The agency’s boss is nominated by the US President, with approval from the US Senate.

As the man in charge of the money, the top guy at the White House also has last say on new NASA projects and decisions on when to abandon others.

Today’s younger people, who weren’t alive when humans walked on the moon, are in awe of the global power of the folk who run Facebook, Twitter and other major organisations.

But the chaps and ladies at NASA have literally taken us much, much further – NASA has sent up there the very satellites that we use for mass communication, not to mention probes that have explored Venus and Mars along with tours of the outer planets.

During the space race with Moscow, they landed a dozen men on the moon between 1969 and 1972, created a space shuttle that could be used again and developed a space station alongside the post-Soviet Russians.

Even an unmanned probe to Jupiter has been achieved, and the possibilities are endless if people keep investing and countries remain willing to work together.

None of that, though, is likely to happen if NASA aren’t around to contribute their wealth of knowledge. The Apollo Programme, of course, is the pinnacle so far, and the most-discussed, most awe-inspiring part of NASA’s relatively short history.

It was President John F Kennedy who had asked Congress, in May of 1961, to fund the amazingly ambitious idea of getting a man, an American man, to stand on the moon.

JFK wanted it done by the end of the 1960s, and would get his wish.
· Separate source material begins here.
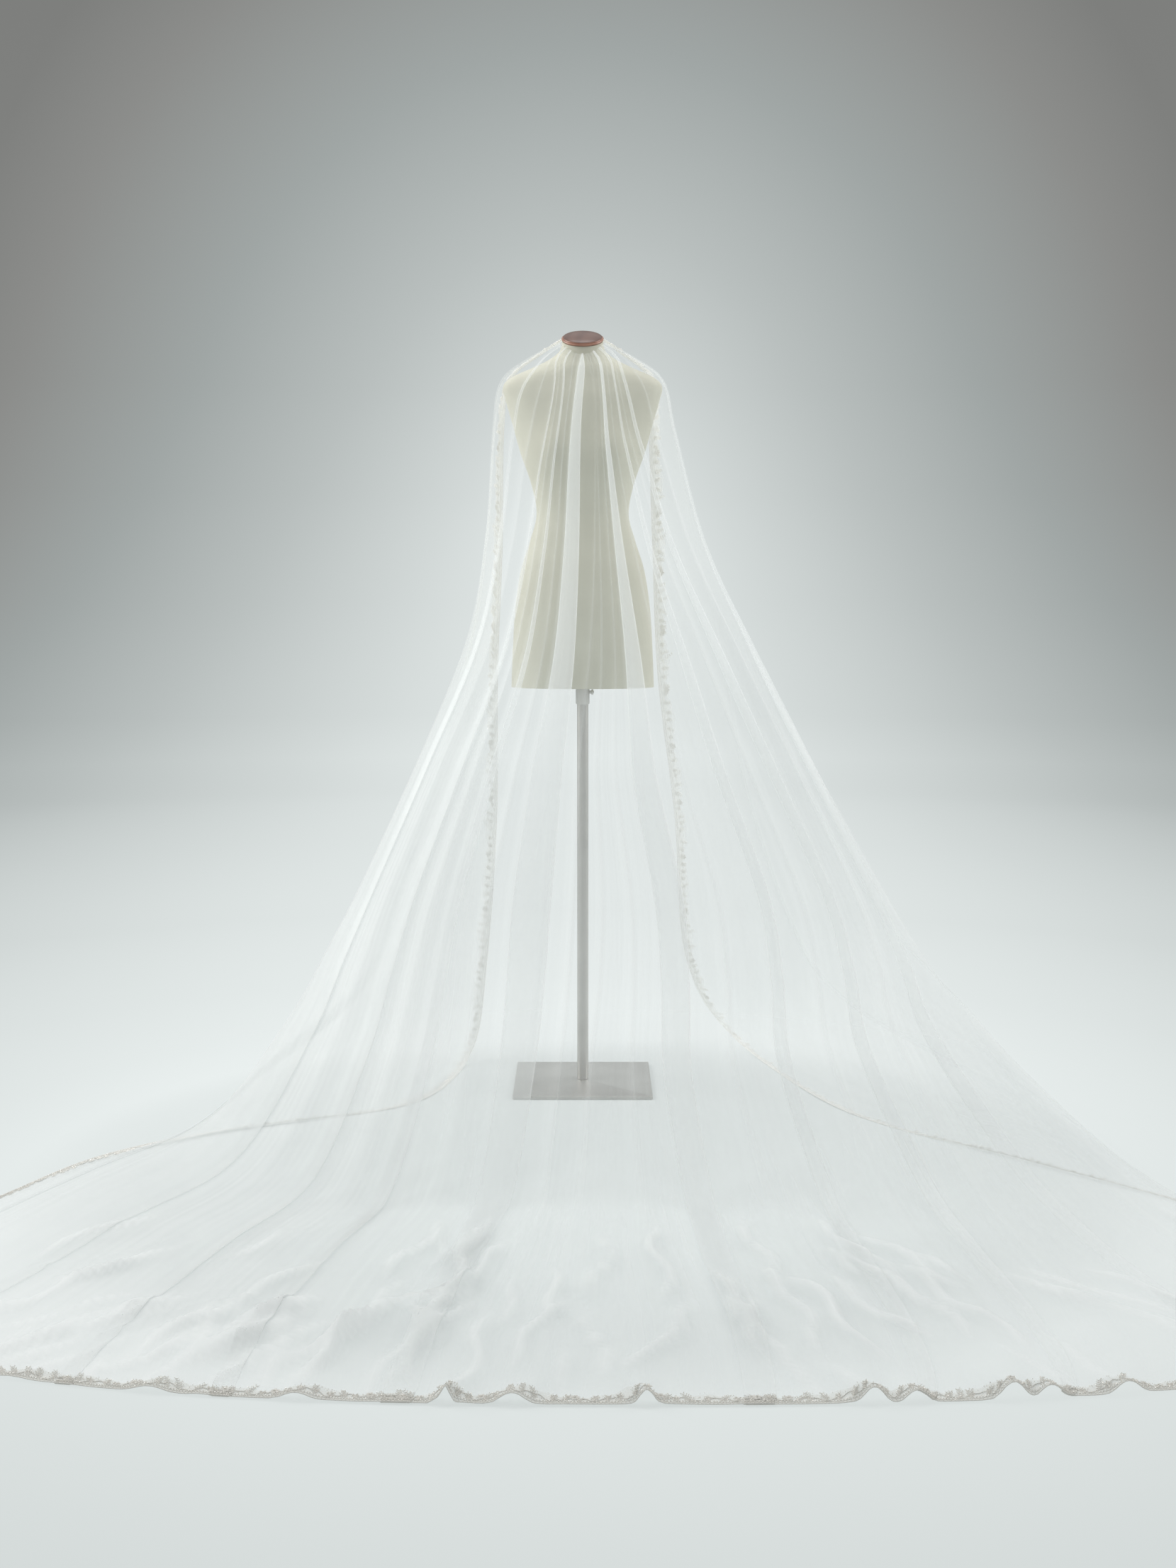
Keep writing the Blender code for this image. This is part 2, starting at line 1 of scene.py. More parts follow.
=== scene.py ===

They estimate that in today’s money it would cost more than $213 billion, and it involved rockets and spacecraft of a size nobody had seen before.

It also had two vital parts, the one that got them up there and the smaller one that would hopefully get the three astronauts back to our planet.

NASA is the only organisation that has sent manned missions beyond low Earth orbit, or landed humans on another celestial body.

Of the dozen men to walk on the moon, Buzz Aldrin is now 88, Neil Armstrong deceased, and the other 10 are all either well into their 80s or have passed away.

All American, all NASA astronauts, and all having done something that countless people of every age and nationality would give our right arms to do.

There has been a vast wealth of new knowledge, of our past and possible future, of mechanics, heat flow, magnetic fields, solar winds, meteors and, of course, of how humans cope when stuck together in places nobody else has ever been.

With the moon conquered, one planet beguiles NASA as much as the rest of us, from sci-fi writers to film-makers, from songwriters to those who suspect it may have the very things we are running out of – Mars.